Work to complete
Start at the line containing "fill = tufted(back_form(cover_thick" and stop at the line containing "imported = [obj"; copy those lines exactly, both ends included, and no others.

Data excerpts

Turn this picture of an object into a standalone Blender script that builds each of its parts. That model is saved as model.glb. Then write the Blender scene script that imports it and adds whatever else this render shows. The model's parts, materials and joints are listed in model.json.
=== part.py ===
==
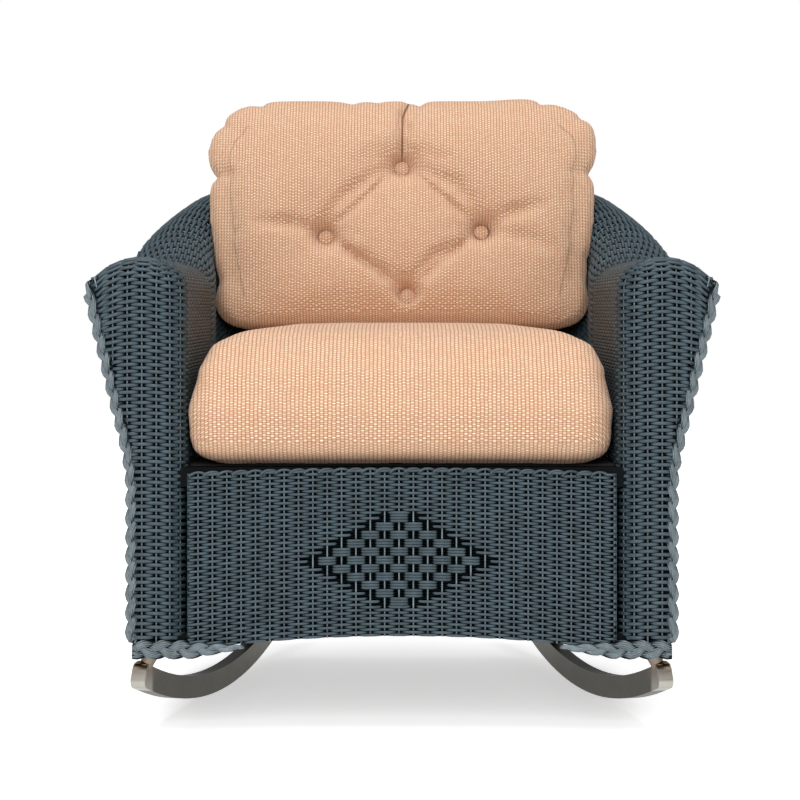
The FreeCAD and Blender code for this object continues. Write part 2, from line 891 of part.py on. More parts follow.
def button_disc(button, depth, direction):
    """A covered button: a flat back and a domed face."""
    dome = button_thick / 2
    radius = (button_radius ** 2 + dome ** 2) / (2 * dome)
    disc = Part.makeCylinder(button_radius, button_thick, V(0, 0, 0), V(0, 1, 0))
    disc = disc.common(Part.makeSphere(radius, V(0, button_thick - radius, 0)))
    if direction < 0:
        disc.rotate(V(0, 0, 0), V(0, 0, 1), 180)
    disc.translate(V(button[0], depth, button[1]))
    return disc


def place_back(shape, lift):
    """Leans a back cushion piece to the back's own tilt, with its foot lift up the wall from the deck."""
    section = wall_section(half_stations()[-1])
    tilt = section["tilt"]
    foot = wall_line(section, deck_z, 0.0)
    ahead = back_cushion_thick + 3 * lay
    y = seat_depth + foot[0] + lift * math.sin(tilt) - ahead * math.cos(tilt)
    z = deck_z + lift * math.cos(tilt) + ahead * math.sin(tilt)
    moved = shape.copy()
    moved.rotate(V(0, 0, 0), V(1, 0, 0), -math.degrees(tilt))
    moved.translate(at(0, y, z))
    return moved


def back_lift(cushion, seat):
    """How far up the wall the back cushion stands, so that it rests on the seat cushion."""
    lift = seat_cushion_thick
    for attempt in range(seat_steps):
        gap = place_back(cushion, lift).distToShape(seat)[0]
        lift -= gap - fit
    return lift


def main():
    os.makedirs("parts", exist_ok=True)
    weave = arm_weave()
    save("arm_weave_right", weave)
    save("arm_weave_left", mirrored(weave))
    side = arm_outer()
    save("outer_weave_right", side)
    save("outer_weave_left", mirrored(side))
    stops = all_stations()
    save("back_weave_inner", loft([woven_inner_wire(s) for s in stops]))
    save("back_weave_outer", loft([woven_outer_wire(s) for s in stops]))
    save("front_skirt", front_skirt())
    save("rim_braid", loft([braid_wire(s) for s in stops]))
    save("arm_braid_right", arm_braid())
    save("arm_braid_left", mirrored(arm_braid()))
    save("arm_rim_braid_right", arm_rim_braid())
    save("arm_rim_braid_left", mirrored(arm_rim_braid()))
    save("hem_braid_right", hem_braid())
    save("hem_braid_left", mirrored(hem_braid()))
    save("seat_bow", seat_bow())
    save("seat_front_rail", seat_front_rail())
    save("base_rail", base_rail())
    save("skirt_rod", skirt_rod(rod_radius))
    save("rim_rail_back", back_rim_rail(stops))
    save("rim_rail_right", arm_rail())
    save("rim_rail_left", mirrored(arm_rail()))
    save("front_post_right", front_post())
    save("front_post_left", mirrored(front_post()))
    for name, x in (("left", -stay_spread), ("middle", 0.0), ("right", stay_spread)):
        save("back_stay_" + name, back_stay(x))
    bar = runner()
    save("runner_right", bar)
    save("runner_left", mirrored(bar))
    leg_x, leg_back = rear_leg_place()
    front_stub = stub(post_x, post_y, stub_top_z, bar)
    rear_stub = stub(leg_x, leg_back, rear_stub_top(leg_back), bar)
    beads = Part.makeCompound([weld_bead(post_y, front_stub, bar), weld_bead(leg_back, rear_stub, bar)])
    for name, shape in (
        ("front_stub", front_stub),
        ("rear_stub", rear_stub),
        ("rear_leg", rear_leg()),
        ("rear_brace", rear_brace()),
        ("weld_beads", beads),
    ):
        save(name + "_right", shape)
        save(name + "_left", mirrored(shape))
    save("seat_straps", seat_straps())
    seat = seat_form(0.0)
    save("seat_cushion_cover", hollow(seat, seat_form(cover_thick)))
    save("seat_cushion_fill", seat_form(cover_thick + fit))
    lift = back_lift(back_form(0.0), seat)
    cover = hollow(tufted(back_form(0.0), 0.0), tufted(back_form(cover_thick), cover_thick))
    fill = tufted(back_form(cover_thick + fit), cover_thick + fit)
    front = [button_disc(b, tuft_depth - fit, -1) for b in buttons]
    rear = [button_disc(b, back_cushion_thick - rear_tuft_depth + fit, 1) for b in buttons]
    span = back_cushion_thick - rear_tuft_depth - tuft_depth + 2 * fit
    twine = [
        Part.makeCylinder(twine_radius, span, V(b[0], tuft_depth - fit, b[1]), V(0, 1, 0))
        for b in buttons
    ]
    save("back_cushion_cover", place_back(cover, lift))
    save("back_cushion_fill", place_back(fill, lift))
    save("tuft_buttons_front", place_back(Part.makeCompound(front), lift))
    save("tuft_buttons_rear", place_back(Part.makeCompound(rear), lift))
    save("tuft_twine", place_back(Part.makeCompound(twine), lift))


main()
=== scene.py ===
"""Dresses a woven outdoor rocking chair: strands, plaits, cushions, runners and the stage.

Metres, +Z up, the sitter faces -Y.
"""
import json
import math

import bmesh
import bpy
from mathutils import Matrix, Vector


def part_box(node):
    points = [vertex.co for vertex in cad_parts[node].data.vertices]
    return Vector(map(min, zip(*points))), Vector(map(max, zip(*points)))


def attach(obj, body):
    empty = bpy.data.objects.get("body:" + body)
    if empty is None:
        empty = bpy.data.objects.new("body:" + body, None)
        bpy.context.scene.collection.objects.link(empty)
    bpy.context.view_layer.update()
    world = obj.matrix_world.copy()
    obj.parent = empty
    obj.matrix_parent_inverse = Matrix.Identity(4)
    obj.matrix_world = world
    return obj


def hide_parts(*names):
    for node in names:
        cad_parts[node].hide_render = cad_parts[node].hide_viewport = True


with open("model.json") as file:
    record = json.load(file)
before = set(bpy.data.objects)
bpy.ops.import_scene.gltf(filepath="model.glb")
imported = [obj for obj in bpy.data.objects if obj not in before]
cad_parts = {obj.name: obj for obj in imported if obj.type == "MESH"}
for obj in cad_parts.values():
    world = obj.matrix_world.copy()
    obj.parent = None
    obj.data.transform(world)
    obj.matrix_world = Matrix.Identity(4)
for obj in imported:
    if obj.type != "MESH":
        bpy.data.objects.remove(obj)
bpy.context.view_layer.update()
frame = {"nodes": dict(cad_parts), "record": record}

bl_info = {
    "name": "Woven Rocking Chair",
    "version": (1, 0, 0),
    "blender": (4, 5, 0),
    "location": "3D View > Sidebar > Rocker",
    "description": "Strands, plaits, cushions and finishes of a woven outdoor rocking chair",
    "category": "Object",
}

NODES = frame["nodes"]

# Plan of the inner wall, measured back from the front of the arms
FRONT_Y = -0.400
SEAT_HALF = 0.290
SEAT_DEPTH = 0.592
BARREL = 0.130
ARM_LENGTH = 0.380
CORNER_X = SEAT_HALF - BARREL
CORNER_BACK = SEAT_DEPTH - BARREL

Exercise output
    fill = tufted(back_form(cover_thick + fit), cover_thick + fit)
    front = [button_disc(b, tuft_depth - fit, -1) for b in buttons]
    rear = [button_disc(b, back_cushion_thick - rear_tuft_depth + fit, 1) for b in buttons]
    span = back_cushion_thick - rear_tuft_depth - tuft_depth + 2 * fit
    twine = [
        Part.makeCylinder(twine_radius, span, V(b[0], tuft_depth - fit, b[1]), V(0, 1, 0))
        for b in buttons
    ]
    save("back_cushion_cover", place_back(cover, lift))
    save("back_cushion_fill", place_back(fill, lift))
    save("tuft_buttons_front", place_back(Part.makeCompound(front), lift))
    save("tuft_buttons_rear", place_back(Part.makeCompound(rear), lift))
    save("tuft_twine", place_back(Part.makeCompound(twine), lift))


main()
=== scene.py ===
"""Dresses a woven outdoor rocking chair: strands, plaits, cushions, runners and the stage.

Metres, +Z up, the sitter faces -Y.
"""
import json
import math

import bmesh
import bpy
from mathutils import Matrix, Vector


def part_box(node):
    points = [vertex.co for vertex in cad_parts[node].data.vertices]
    return Vector(map(min, zip(*points))), Vector(map(max, zip(*points)))


def attach(obj, body):
    empty = bpy.data.objects.get("body:" + body)
    if empty is None:
        empty = bpy.data.objects.new("body:" + body, None)
        bpy.context.scene.collection.objects.link(empty)
    bpy.context.view_layer.update()
    world = obj.matrix_world.copy()
    obj.parent = empty
    obj.matrix_parent_inverse = Matrix.Identity(4)
    obj.matrix_world = world
    return obj


def hide_parts(*names):
    for node in names:
        cad_parts[node].hide_render = cad_parts[node].hide_viewport = True


with open("model.json") as file:
    record = json.load(file)
before = set(bpy.data.objects)
bpy.ops.import_scene.gltf(filepath="model.glb")
imported = [obj for obj in bpy.data.objects if obj not in before]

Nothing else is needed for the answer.